I'm looking forward to travelling again and hope that the disruption of my impending move does not interfere with my plans to return to Wales and Greece this summer.

Meanwhile, my work with Planet Eye has ended after a long stint with them (since 2008) because iStopOver is no longer publishing their stories.  I will use this new 'free' time to catch up on travel writing.  And as soon as I am able to I'll dig the old manuscript of "Dragons in the Sky" out of the closet and start retyping it into the computer with the intention of finally finishing it. (I had quite working on it when I started Shadow) 

There's lots to look forward to even though I will be regretful at having to move from my cozy little apartment.  Who knows when that will be?  I just have to wait and see and anticipate a bright new beginning.

Tuesday, March 01, 2011

RED-PENCILLING MY WAY THROUGH: Another Part of a Long Journey


My journey through Alexander's world didn't end when I came to the final chapter of the novel. Now I'm retracing my steps, red pencil in hand, this time not as a writer, but as the editor.
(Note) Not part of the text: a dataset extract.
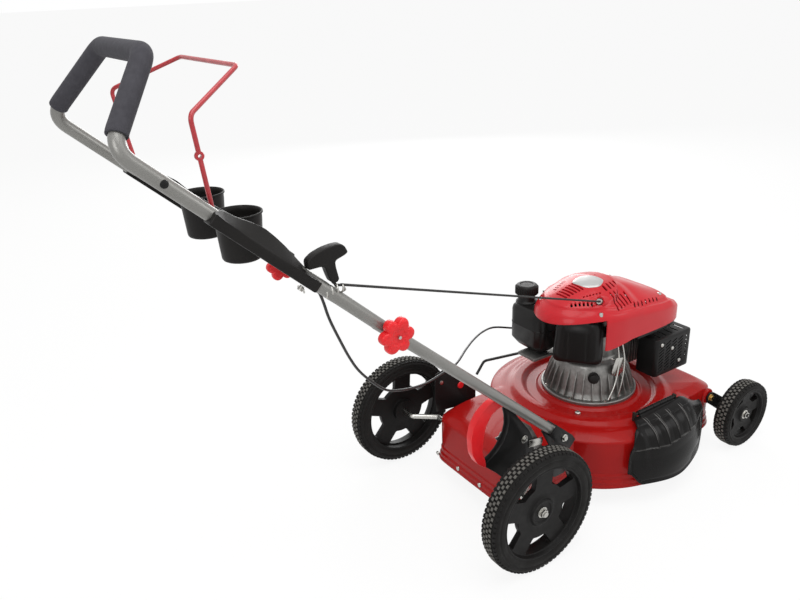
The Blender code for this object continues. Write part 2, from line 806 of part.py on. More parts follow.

I've actually been making good progress.  The first two parts went quickly with not many notes or edits.  Then from Chapter 18 on it began to bog down somewhat and I was marking more parts with 'OMIT'
There are places in Part 3 where I did a lot of research and wanted to use the information which I found very interesting.  Of course now I see where it was not necessary and although I had fun writing it and developing the characters further, it did not move the plot forward and in fact slowed down the pace.

I knew from the start I'd have to cut lots of the novel as it is much to long to be acceptable, so I am able to be more critical and wield that pen like a sword cutting, cutting, cutting, slashing my way through clunky prose, bits of dialogue and internal thought that are too mature for a child's mind, entertaining passages like the Persians celebrating their New Years, which was fun to write but does nothing to increase the tension.  I'm trying to be tough as a warrior here, mowing down all those unwanted passages.

Then I got to the Interlude for Part 3 and again the action picked right up.  I thought that interlude might be too long but it is packed full of action and violence ramping up the tension full-force.  And the last scene of that interlude, with the dying Regent sets up very clearly all the conflict that is about to happen in the last half of the story.

So progress is good and I'm enjoying the process, distancing myself from it as a writer but still having fun on the journey.  And because I haven't read much of it for some time, there are always surprises, and little trips down memory lane remembering when I visited places like Samothraki, Amphipolis and Pella, and I see how my research notes for setting details etc shine through and breathe life into those ancient places.

Once I finish the red pencilling I'll start working on the computer again.  And then there's things like checking name spellings, correct terminology for the Macedonian army officers etc.  It will take me awhile yet, but I can see that it is going well and that is encouraging.

Meanwhile, I'm not doing much other writing except for some travel stories.  And one of these days when I feel it's time, I'll dig the old manuscript of Dragons in the Sky out of the box and start retyping it.
Til then, I'll enjoy my journey through Alexander's world.  I miss my old friends there!